Tray2.se Logo

Properly formed foreign keys are your best friends

A few days ago a user at the Laracasts forum had performance issue with one of his queries that used joins. While a join can cause some performance slow-downs, it shouldn't be anywhere near the 12 seconds he claimed that the query took. This post here will explain what the issue probably was and how to speed that up. I will be using two tables, authors and books in my example. There is a classic one-to-many relationship between them.

I've created a fresh Laravel project for this, configured the database, and have created the following using the artisan command.

  • Author model
  • Author factory
  • Authors migration
  • Book model
  • Book factory
  • Books migration

So let's start with setting up the migrations for our two tables.

Our authors table will just contain the name of the author.

1public function up()
2{
3 Schema::create('authors', function (Blueprint $table) {
4 $table->id();
5 $table->string('author');
6 $table->timestamps();
7 });
8}

And for simplicity’s sake we keep the columns in the books table to a bare minimum as well.

1public function up()
2{
3 Schema::create('books', function (Blueprint $table) {
4 $table->id();
5 $table->unsignedBigInteger('author_id');
6 $table->string('title');
7 $table->integer('published');
8 $table->timestamps();
9 });
10}

Now let's update the factories that we created as well, so that we can easily generate fake data.

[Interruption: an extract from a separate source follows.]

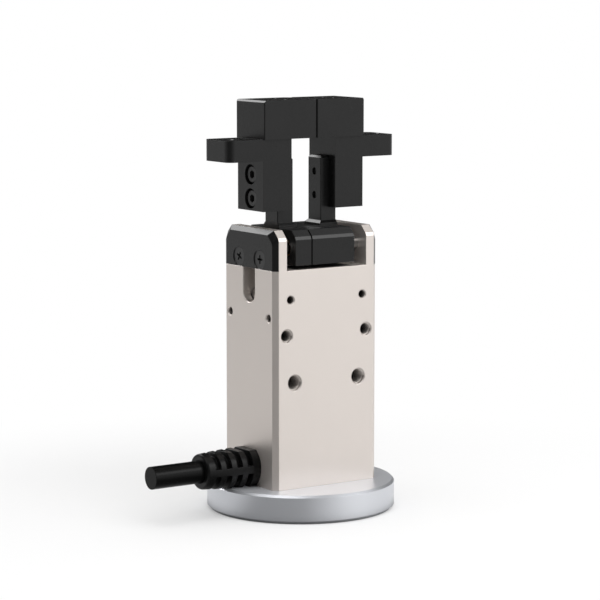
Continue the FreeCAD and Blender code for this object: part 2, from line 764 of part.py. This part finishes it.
def make_return_spring():
    """A compression spring of square wire round the ram, bent from short straight lengths."""
    half = spring_wire / 2
    inner = ram_diameter / 2 + spring_clearance
    outer = inner + spring_wire
    low = magnet_top + half + spring_end_gap
    rise = level(ram_head_bottom_level) - half - spring_end_gap - low
    count = spring_turns * spring_steps
    bends = []
    for k in range(count + 1):
        angle = 2 * math.pi * k / spring_steps
        z = low + rise * k / count
        bends.append([V(r * math.cos(angle), r * math.sin(angle), h)
                      for r, h in ((inner, z - half), (outer, z - half), (outer, z + half), (inner, z + half))])
    corners = [end + end[:1] for end in (bends[0], bends[-1])]
    for near, far in zip(bends, bends[1:]):
        for a in range(4):
            b = (a + 1) % 4
            corners.append([near[a], near[b], far[b], near[a]])
            corners.append([near[a], far[b], far[a], near[a]])
    return Part.Solid(Part.Shell([Part.Face(Part.makePolygon(points)) for points in corners]))


def make_snap_ring():
    outer = magnet_bore / 2 + snap_ring_depth
    inner = outer - snap_ring_width
    top = magnet_bottom
    ring = tube(2 * outer, 2 * inner, (0, 0, top - snap_ring_thickness), (0, 0, top))
    reach = 2 * outer
    half = math.radians(snap_ring_opening / 2)
    gap = prism([(0, 0, top - snap_ring_thickness),
                 (reach * math.cos(half), -reach * math.sin(half), top - snap_ring_thickness),
                 (reach * math.cos(half), reach * math.sin(half), top - snap_ring_thickness)],
                (0, 0, snap_ring_thickness))
    return ring.cut(gap)


# Terminal board under the roof of the bay

board_bottom = level(bay_level) - board_thickness


def make_terminal_board():
    board = block(-board_end_x, board_end_x, -board_half_width, board_half_width, board_bottom, level(bay_level))
    for x, y in board_screw_places:
        board = board.cut(rod(board_screw_diameter + board_screw_play, (x, y, board_bottom),
                              (x, y, level(bay_level))))
    return board


def make_board_components():
    """The plug-in block for the cable's wires, the driver chip and two capacitors, under the board."""
    low = board_bottom
    wide = board_half_width - plug_side_margin
    plug = block(plug_x, plug_x + plug_length, -wide, wide, low - plug_height, low)
    chip = block(0, chip_size, -chip_size / 2, chip_size / 2, low - chip_height, low)
    capacitors = [rod(capacitor_diameter, (capacitor_x, y, low - capacitor_height), (capacitor_x, y, low))
                  for y in (-capacitor_spacing / 2, capacitor_spacing / 2)]
    return Part.makeCompound([plug, chip] + capacitors)


def make_board_screws():
    screws = []
    for x, y in board_screw_places:
        shank = rod(board_screw_diameter, (x, y, board_bottom), (x, y, board_bottom + board_screw_length))
        head = rod(board_screw_head, (x, y, board_bottom - board_screw_head_height), (x, y, board_bottom))
        screws.append(shank.fuse(head))
    return Part.makeCompound(screws)


# Strain relief with four rows of windows, and the cable through it

def make_strain_relief():
    z = level(cable_level)
    wall_x = -half_width
    mouth_x = wall_x - relief_length
    lip_x = wall_x + side_wall
    root, mouth, bend = relief_root_diameter / 2, relief_mouth_diameter / 2, relief_mouth_round
    # outside form, turned about the cable: (radius, distance from the housing's wall)
    sleeve = turned([(0, 0), (root, 0), (root, relief_collar_length), (mouth, relief_length - bend),
                     (mouth - 0.3 * bend, relief_length - 0.3 * bend), (mouth - bend, relief_length),
                     (0, relief_length)], (wall_x, 0, z), (-1, 0, 0))
    sleeve = sleeve.common(block(mouth_x, wall_x, -root, root, flange_thickness + relief_bottom_gap,
                                 z + relief_flat_half_height))
    for k in range(relief_window_count):
        x0 = wall_x - relief_collar_length - k * relief_window_pitch
        ring = tube(2 * relief_root_diameter, relief_window_floor, (x0, 0, z), (x0 - relief_window_width, 0, z))
        rib = block(x0 - relief_window_width, x0, -root, root, z - relief_rib_width / 2, z + relief_rib_width / 2)
        sleeve = sleeve.cut(ring.cut(rib))
    neck = rod(relief_neck_diameter, (wall_x, 0, z), (lip_x, 0, z))
    lip = rod(relief_lip_diameter, (lip_x, 0, z), (lip_x + relief_lip_thickness, 0, z))
    relief = sleeve.fuse(neck).fuse(lip)
    return relief.cut(rod(cable_diameter + 2 * relief_bore_gap, (mouth_x, 0, z),
                          (lip_x + relief_lip_thickness, 0, z)))


def make_cable():
    z = level(cable_level)
    return rod(cable_diameter, (-cable_outer_end_x, 0, z), (-cable_inner_end_x, 0, z))


os.makedirs("parts", exist_ok=True)

save("mounting_flange", make_flange())
save("flange_screws", make_flange_screws())
save("flange_dowels", make_flange_dowels())
save("housing", make_housing())
left_end_cover = make_end_cover()
save("left_end_cover", left_end_cover)
save("right_end_cover", half_turn(left_end_cover))
save("end_cover_screws", make_end_cover_screws())
save("front_guide_shaft", make_guide_shaft(-1))
save("rear_guide_shaft", make_guide_shaft(1))
right_carriage = make_right_carriage()
save("right_carriage", right_carriage)
save("left_carriage", half_turn(right_carriage))
right_bushes = make_right_bushes()
save("right_carriage_bushes", right_bushes)
save("left_carriage_bushes", half_turn(right_bushes))
save("right_finger_block", make_finger_block(seam_offset + seam_gap / 2, 1))
save("left_finger_block", half_turn(make_finger_block(seam_gap / 2 - seam_offset, -1)))
right_block_screws = make_right_block_screws()
save("right_block_screws", right_block_screws)
save("left_block_screws", half_turn(right_block_screws))
right_lever = make_right_lever()
save("right_lever", right_lever)
save("left_lever", half_turn(right_lever))
save("lever_pivot_pins", make_pivot_pins())
save("magnet_yoke", make_yoke())
save("magnet_pole", make_pole())
save("coil_bobbin", make_bobbin())
save("coil_winding", make_coil())
save("ram", make_ram())
save("drive_pin", make_drive_pin())
save("return_spring", make_return_spring())
save("snap_ring", make_snap_ring())
save("terminal_board", make_terminal_board())
save("board_components", make_board_components())
save("board_screws", make_board_screws())
save("strain_relief", make_strain_relief())
save("cable", make_cable())
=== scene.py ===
import json
import math

import bmesh
import bpy
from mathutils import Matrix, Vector


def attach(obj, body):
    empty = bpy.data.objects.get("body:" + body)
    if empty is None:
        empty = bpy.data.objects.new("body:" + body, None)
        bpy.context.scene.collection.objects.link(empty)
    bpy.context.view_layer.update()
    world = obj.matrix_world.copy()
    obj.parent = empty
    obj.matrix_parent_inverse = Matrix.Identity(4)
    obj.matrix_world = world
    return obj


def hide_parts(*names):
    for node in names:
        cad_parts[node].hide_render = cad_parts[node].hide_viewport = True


# The looks of an electromagnetic two-finger gripper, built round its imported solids. All sizes are in metres.

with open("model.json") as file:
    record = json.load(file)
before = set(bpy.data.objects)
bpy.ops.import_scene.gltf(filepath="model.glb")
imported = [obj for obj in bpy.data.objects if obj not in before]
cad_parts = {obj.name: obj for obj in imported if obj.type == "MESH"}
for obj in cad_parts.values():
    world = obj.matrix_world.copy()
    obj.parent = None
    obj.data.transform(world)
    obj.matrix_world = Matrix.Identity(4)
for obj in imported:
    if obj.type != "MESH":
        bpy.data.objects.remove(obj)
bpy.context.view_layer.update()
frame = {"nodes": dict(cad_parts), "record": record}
nodes = frame["nodes"]
MM = 0.001

# Camera and cable

CAMERA_PLACE = Vector((-0.45947, -0.67684, 0.17704))
CAMERA_TARGET = Vector((-0.00017, 0.00011, 0.06969))
CAMERA_LENS_MM = 148.07
SENSOR_MM = 36.0


def make_camera():
    data = bpy.data.cameras.new("camera")
    data.lens = CAMERA_LENS_MM
    data.sensor_width = SENSOR_MM
    data.clip_start = 0.01
    camera = bpy.data.objects.new("camera", data)
    camera.location = CAMERA_PLACE
    camera.rotation_euler = (CAMERA_TARGET - CAMERA_PLACE).to_track_quat("-Z", "Y").to_euler()
    bpy.context.scene.collection.objects.link(camera)
    bpy.context.scene.camera = camera


make_camera()
bpy.context.scene.view_settings.view_transform = "Standard"

CABLE_LEVEL = 15.75 * MM
CABLE_DIAMETER = 7.5 * MM
CABLE_INNER_X = -12.0 * MM
CABLE_OUTER_X = -58.7 * MM
CABLE_MIDDLE_X = (-27.5 * MM, -43.0 * MM)
# a curve's box grows by its points' radius, so that radius is small and the bevel is as much larger
POINT_RADIUS = 0.1 * MM


def make_cable():
    """The cable is straight as far as the photograph shows it, and its end is cut square."""
    data = bpy.data.curves.new("cable_sheath", "CURVE")
    data.dimensions = "3D"
    spline = data.splines.new("NURBS")
    route = [(x, 0.0, CABLE_LEVEL) for x in (CABLE_INNER_X, *CABLE_MIDDLE_X, CABLE_OUTER_X)]
    spline.points.add(len(route) - 1)
    for point, place in zip(spline.points, route):
        point.co = (*place, 1.0)
        point.radius = POINT_RADIUS
    spline.order_u = 3
    spline.use_endpoint_u = True
    data.bevel_depth = CABLE_DIAMETER / 2 / POINT_RADIUS
    data.bevel_resolution = 16
    data.use_fill_caps = True
    cable = bpy.data.objects.new("cable_sheath", data)
    bpy.context.scene.collection.objects.link(cable)
    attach(cable, "base")
    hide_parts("cable")
    return cable


cable = make_cable()


# Threads in the tapped holes of the housing's front and rear

HOUSING_HALF_DEPTH = 15.4 * MM
THREAD_DEPTH = 6.3 * MM
THREAD_STEPS = 40
THREAD_HEIGHT = 0.36 * MM
THREAD_SINK = 0.03 * MM
# shares of the pitch: where the ridge starts, what it leaves free at both ends, and half its width
THREAD_START = 0.7
THREAD_ENDS = 1.2
THREAD_HALF_WIDTH = 0.36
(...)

In the AuthorFactory we add a faker for the name.

1public function definition()
2{
3 return [
4 'name' => $this->faker->name(),
5 ];
6}

And for the BookFactory we add fakers for the title and published columns. We also call the AuthorFactory to create the author for the book.

1public function definition()
2{
3 return [
4 'title' => $this->faker->words(3, true),
5 'published' => $this->faker->year(),
6 'author_id' => Author::factory()->create()->id,
7 ];
8}

Now that we defined the migrations, model and factories let's migrate our database, and fake up some data to play around with.

1php artisan migrate

We should see something similar to this.

1INFO Preparing database.
2 
3 Creating migration table ......................................... 86ms DONE
4 
5 INFO Running migrations.
6 
7 2014_10_12_000000_create_users_table ............................ 155ms DONE
8 2014_10_12_100000_create_password_resets_table ................... 88ms DONE
9 2019_08_19_000000_create_failed_jobs_table ...................... 125ms DONE
10 2019_12_14_000001_create_personal_access_tokens_table ........... 172ms DONE
11 2022_09_13_032339_create_authors_table ........................... 26ms DONE
12 2022_09_13_032349_create_books_table ............................. 29ms DONE

Now you can use php artisan tinker to run the following code to create the fake data, but I prefer using Tinkerwell.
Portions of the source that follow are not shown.